I had a wedding cake last night that was Peaches and Sweet Tea, made by some gal who has been featured on Food Network a couple of times. It tasted very good. I also just discovered a peach tree on my new property. So... making a sweet mead that will finish with peach flavor and tea flavor.. that is the goal. That's why I ask the question. I know the peach part of it is a totally different discussion, but there's alot of info I've found just searching the site so far. My main question would be how strong to make the tea. And I know that's very subjective as well.
Well most of the recipes I've seen that use tea for the tannin element would normally use something like 1 teabag per cup (half pint mug), make it with just the teabag and boiling water to about the 250mls level and let it stew until cold.
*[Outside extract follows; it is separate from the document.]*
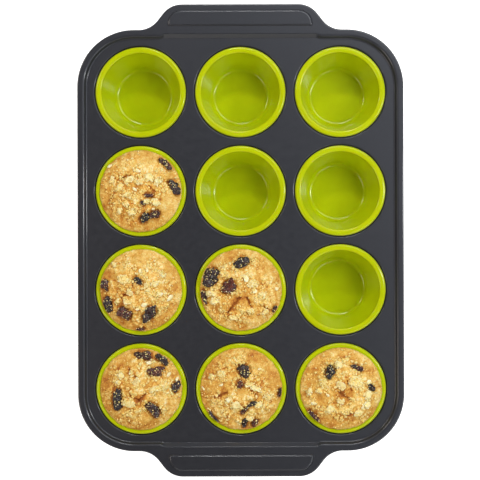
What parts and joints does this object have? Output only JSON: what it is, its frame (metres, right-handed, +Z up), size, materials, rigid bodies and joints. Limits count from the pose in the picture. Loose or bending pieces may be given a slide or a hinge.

I'm thinking that if you wanted to double that, you might get some detectable tea flavour. Though I'd think I'd be heading along the lines of making the mead with the fruit, then once it's done, rack it to another fermenter and then allow 2 teabags per cup (the same 250/half pint mug), make it with just boiling water, let it stew and go cold and use it for topping up. Taste it, if you don't get any detectable flavour, then just put the used teabags into the batch and another fresh one and let them steep in the mead for a couple of weeks or so - tasting periodically to see when it gets to the stage where you like it.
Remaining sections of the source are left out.